After finding many debates on the topic, we investigated the connection between zinc and dementia further.
Is there a link? Does zinc help patients with dementia?
Some professionals believe that taking zinc can significantly HELP people with the progressive illness.
Does Zinc Help Dementia
It is needed for regulatory, catalytic, and structural functions in the body that include but not limited to:
- Working with antioxidants to prevent arteriosclerosis
- Chemical reactions with enzymes
- With DNA to prevent dementia or Alzheimer’s
- Different cells activity
- Helps the liver to detoxify alcohols
- Production of pancreatic enzymes
- Aids with the removal of carbon dioxide
- Works in the kidneys to maintain acid-base balance
In the past, they used zinc as a treatment for wounds and the common cold.
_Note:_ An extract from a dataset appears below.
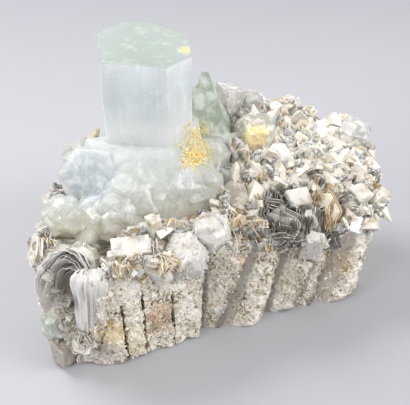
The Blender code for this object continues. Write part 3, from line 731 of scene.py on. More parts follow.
def stood(faces, centre, axis=UP, spin=0.0, wear=0.0, segments=1):
    """A crystal by its faces in millimetres, worn at its edges and set at its place."""
    bm = cleaved([(normal, distance * MM) for normal, distance in faces], 3.0 * MM * max(d for _, d in faces))
    if wear:
        worn(bm, wear * MM, segments)
    bm.transform(frame_on(centre, axis, spin))
    return bm


def refined(bm, longest, wanted=lambda edge: True):
    """Split the wanted edges of the triangulated mesh until none is longer."""
    bmesh.ops.triangulate(bm, faces=bm.faces[:])
    for _ in range(8):
        edges = [edge for edge in bm.edges if edge.calc_length() > longest * MM and wanted(edge)]
        if not edges:
            break
        bmesh.ops.subdivide_edges(bm, edges=edges, cuts=1, use_single_edge=True)
        bmesh.ops.triangulate(bm, faces=[face for face in bm.faces if len(face.verts) > 3])
    return bm


def ruffled(bm, reliefs, weight=lambda point: 1.0):
    """Push the surface in and out by noise; each relief is a size and a height in millimetres."""
    bm.normal_update()
    moves = []
    for vert in bm.verts:
        point = vert.co / MM
        push = 0
        for size, height in reliefs:
            push += height * noise.noise(point / size + Vector((size, 2.3 * size, -size)))
        moves.append(vert.normal * (push * weight(point) * MM))
    for vert, move in zip(bm.verts, moves):
        vert.co += move
    return bm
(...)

Nature Cures Clinic explains that without zinc, the RISK of developing dementia or Alzheimer’s disease (AD) increases.
Most seniors, people with dementia, and those with mental disorders normally have a zinc deficiency.
One of the primary reasons this happens is that for zinc to be effectively absorbed in the bloodstream, humans need an acid known as “picolinic acid.”
This is an acid that is excreted by the pancreases.
When zinc supplements or food with zinc reach the small intestine, the pancreas excretes the acid. It binds with the mineral moving across the intestine wall and finally into the bloodstream.
Professionals from the University of Maryland Medical Centre discovered that daily zinc supplementation of 30-40 mg could help ENHANCE the memory and cognitive functioning of people who have dementia.
Foods Rich in Zinc
It is important to highlight some of the foods that people can take to increase zinc levels in the body.
(You don’t always need to go straight to supplements.)
Some of them include:
- Sunflower, sesame, & pumpkin seeds
- Wheat germ and bran
- Collard greens
- Maple syrup
Zinc supplements are another option people have when looking to increase the levels of the mineral in the body.
Note: Excessive amounts, zinc can be toxic.
Aim for about 20-2 mg daily as this is considered a safe amount. Do not exceed 40 mg every day.
Some of the TOXIS EFFECTS of excess zinc include nausea, stomach pain, diarrhea, cramps, and vomiting.
Controversial Views about Zinc and Dementia
According to WebMD, zinc is implicated in two ways when it comes to AD one of the main causes of dementia.
Some reports indicate that low levels of zinc are a problem.
Other studies show too much zinc is also a problem. Autopsies found that the brain of people with Alzheimer’s showed low levels of zinc.
Recent studies also suggest that TOO MUCH zinc is also not a good thing. In a lab experiment, zinc caused beta-amyloid from cerebrospinal fluid.
This is the fluid that forms clumps which are similar to plaques that are common in AD.
More experiments are pursuing this angle in laboratory tests.
More research still needs to be done when it comes to zinc and dementia and HOW the mineral CAN HELP persons with the illness.
It is important for anyone who is thinking of taking zinc supplements to consult their doctor first.
This will ensure there are no potential interactions with other medications or health conditions a person may have.